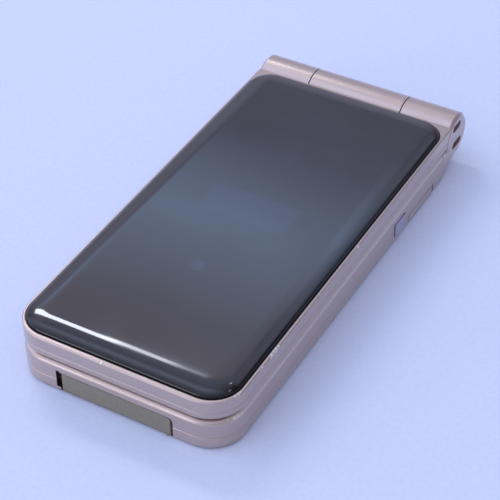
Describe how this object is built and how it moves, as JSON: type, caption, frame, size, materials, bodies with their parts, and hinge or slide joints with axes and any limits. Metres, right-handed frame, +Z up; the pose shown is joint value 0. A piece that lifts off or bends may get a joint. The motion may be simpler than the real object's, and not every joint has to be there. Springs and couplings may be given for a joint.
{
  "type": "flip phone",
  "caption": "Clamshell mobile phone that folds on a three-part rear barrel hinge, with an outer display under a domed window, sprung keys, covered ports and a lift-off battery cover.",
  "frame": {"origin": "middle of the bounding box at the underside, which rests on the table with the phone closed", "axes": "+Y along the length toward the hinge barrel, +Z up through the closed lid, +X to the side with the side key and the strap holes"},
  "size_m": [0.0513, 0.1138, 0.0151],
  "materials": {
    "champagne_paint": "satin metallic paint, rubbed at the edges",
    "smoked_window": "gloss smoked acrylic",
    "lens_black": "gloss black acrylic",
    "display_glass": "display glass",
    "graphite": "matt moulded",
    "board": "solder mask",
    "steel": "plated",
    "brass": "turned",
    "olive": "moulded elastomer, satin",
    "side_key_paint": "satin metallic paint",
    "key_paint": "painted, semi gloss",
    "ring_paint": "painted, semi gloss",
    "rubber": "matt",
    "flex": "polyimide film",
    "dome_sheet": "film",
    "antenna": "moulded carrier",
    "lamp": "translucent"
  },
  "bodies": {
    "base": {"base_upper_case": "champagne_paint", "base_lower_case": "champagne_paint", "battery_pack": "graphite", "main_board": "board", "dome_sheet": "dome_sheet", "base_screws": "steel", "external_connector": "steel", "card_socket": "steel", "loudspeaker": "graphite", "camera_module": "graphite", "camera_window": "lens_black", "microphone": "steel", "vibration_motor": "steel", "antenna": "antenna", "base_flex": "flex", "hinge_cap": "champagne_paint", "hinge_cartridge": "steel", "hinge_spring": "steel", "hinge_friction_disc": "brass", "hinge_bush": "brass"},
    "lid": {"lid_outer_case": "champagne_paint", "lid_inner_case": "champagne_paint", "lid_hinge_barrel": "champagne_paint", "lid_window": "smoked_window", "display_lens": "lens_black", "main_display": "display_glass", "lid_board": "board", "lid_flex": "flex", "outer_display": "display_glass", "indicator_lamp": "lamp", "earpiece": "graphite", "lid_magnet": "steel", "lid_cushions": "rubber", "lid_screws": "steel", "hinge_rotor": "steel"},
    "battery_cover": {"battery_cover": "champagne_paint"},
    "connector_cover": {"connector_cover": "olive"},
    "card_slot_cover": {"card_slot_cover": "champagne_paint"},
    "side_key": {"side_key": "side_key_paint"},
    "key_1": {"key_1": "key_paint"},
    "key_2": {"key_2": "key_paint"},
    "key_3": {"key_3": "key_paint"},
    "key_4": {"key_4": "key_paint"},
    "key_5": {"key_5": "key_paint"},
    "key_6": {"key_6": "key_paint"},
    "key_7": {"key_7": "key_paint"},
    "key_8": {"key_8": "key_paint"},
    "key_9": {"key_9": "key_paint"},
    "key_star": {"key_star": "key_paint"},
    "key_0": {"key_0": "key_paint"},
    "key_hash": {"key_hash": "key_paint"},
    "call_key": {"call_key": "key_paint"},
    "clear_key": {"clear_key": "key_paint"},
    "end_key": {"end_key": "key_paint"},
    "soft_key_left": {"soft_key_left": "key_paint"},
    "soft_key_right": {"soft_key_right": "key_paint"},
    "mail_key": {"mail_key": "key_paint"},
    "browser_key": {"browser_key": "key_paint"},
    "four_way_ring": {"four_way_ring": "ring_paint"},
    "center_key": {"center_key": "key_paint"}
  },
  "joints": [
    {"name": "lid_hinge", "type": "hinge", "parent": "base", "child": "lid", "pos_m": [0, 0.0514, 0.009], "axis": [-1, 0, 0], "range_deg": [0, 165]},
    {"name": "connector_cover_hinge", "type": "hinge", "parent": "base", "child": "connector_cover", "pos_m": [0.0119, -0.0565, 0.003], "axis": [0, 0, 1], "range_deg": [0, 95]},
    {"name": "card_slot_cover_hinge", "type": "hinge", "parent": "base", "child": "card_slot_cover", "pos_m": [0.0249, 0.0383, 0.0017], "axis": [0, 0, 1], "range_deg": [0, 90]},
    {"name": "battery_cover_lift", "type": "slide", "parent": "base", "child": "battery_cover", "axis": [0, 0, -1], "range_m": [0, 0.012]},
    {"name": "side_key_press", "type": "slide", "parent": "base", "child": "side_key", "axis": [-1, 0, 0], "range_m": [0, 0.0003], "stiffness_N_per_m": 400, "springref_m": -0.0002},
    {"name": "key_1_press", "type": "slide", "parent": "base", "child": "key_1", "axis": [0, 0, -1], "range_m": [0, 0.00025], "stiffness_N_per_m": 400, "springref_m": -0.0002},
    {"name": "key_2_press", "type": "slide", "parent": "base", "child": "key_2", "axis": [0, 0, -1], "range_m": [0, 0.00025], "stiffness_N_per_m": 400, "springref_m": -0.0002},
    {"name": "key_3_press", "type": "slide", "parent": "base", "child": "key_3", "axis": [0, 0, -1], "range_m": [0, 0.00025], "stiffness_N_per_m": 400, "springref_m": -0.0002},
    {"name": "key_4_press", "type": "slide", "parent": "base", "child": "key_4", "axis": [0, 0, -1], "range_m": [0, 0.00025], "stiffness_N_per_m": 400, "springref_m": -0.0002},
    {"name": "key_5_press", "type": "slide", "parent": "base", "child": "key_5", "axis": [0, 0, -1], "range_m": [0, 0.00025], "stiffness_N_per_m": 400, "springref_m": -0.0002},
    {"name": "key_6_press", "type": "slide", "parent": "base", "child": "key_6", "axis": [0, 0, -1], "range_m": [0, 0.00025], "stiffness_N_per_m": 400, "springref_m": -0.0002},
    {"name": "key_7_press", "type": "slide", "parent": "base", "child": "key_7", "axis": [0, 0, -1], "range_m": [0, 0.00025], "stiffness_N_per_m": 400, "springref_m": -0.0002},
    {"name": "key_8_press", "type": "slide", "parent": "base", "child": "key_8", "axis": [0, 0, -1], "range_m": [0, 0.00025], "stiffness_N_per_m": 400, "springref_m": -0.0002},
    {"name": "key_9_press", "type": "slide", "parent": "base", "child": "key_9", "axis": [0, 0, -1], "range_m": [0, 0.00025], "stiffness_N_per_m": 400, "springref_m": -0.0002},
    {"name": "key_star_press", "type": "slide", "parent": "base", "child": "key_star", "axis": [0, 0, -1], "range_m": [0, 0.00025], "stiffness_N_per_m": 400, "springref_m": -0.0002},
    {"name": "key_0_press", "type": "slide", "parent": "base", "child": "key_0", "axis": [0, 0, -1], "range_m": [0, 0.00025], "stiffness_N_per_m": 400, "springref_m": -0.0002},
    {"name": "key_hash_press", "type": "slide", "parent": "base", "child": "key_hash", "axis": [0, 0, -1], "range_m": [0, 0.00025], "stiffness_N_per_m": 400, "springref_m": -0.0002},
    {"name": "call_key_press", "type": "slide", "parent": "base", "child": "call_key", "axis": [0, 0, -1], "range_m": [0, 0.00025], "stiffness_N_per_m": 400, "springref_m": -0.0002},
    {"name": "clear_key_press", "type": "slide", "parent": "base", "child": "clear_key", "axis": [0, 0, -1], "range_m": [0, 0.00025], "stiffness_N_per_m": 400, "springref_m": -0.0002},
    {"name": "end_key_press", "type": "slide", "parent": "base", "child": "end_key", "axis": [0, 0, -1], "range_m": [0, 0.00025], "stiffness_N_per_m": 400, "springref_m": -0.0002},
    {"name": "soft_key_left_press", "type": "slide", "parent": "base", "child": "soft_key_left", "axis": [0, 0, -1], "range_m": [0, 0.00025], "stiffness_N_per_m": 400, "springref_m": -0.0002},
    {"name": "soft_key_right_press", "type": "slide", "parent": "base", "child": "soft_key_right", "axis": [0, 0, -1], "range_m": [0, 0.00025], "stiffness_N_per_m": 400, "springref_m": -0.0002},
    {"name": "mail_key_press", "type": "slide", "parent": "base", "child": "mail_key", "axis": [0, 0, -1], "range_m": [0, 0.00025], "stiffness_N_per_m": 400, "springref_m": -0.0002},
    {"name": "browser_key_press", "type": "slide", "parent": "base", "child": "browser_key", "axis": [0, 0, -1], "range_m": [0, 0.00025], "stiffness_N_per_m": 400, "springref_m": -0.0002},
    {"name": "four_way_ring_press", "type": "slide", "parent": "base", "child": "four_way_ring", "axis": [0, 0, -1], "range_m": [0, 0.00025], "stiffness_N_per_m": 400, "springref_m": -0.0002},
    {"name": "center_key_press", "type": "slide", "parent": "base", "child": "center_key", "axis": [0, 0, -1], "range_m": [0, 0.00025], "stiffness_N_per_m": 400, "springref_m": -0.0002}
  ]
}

## Required work
Your task is to report how many lines of the material include the string "bodies". Give the number and no other words.

## Solution
2